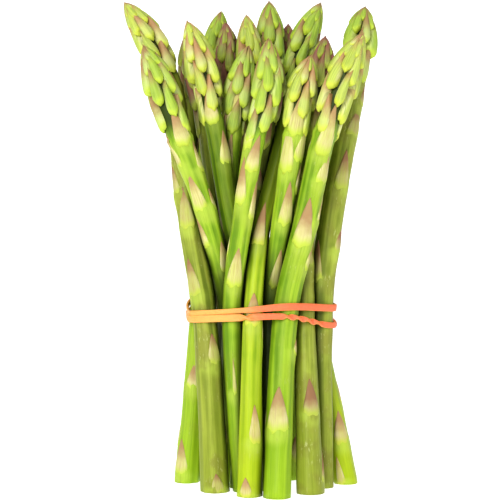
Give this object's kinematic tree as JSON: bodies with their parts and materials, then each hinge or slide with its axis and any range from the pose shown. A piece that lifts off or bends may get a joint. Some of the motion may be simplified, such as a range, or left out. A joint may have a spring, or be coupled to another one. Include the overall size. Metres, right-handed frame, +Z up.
{
  "type": "bundle of asparagus",
  "caption": "Bundle of green asparagus spears standing on their level cut ends, held at the waist by a rubber band wound round them.",
  "frame": {"origin": "middle of the bundle's footprint box, on the surface that it stands on", "axes": "+Z up along the spears, +X to the right and +Y to the back as seen from the front"},
  "size_m": [0.1118, 0.08, 0.217],
  "materials": {
    "green_stalk": "fresh green plant skin, satin, with cream and violet scale leaves",
    "bright_stalk": "fresh yellow-green plant skin, satin, with cream scale leaves",
    "olive_stalk": "fresh olive-green plant skin with a fine pale mottle, satin",
    "rubber_band": "orange natural rubber, matte"
  },
  "bodies": {
    "root": {"spear_left_tall": "olive_stalk", "spear_left_front": "green_stalk", "spear_left_pale": "bright_stalk", "spear_middle_left": "green_stalk", "spear_middle_front": "green_stalk", "spear_middle_bright": "bright_stalk", "spear_middle_short": "bright_stalk", "spear_right_leaning": "green_stalk", "spear_right_purple": "olive_stalk", "spear_right_tall": "olive_stalk", "spear_crossing_dark": "bright_stalk", "spear_back_left_bright": "green_stalk", "spear_left_slim": "olive_stalk", "spear_middle_yellow": "bright_stalk", "spear_middle_pink": "olive_stalk", "spear_left_dark": "olive_stalk", "spear_right_slim": "green_stalk", "spear_middle_dark": "olive_stalk", "spear_back_left": "green_stalk", "spear_back_middle": "bright_stalk", "spear_back_right": "green_stalk", "spear_back_far_right": "olive_stalk", "rubber_band": "rubber_band"}
  },
  "joints": []
}
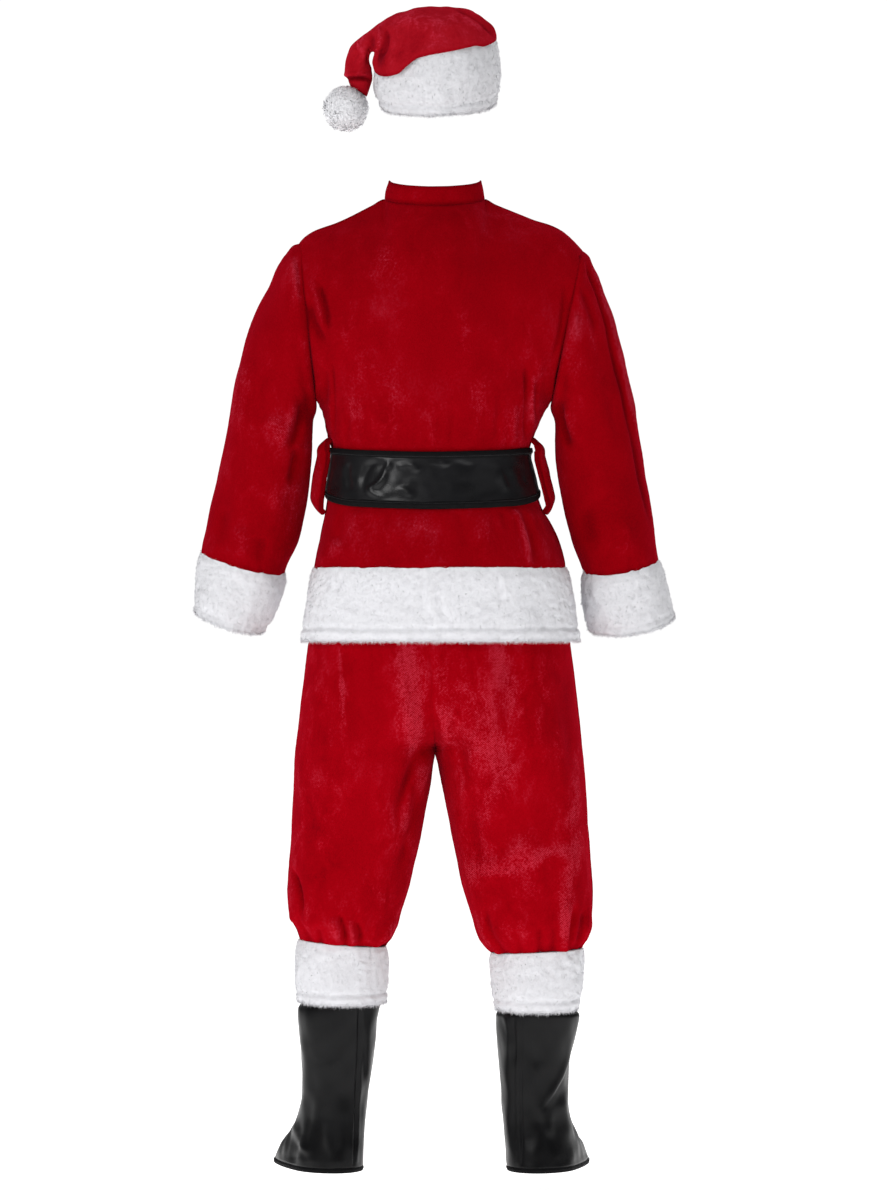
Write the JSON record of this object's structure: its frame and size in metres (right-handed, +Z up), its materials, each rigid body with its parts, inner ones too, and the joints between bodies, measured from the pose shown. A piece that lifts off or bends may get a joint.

> **Task instructions**: Give back only a number, the number of lines where the string "bodies" occurs.

> **Result of this task**: 3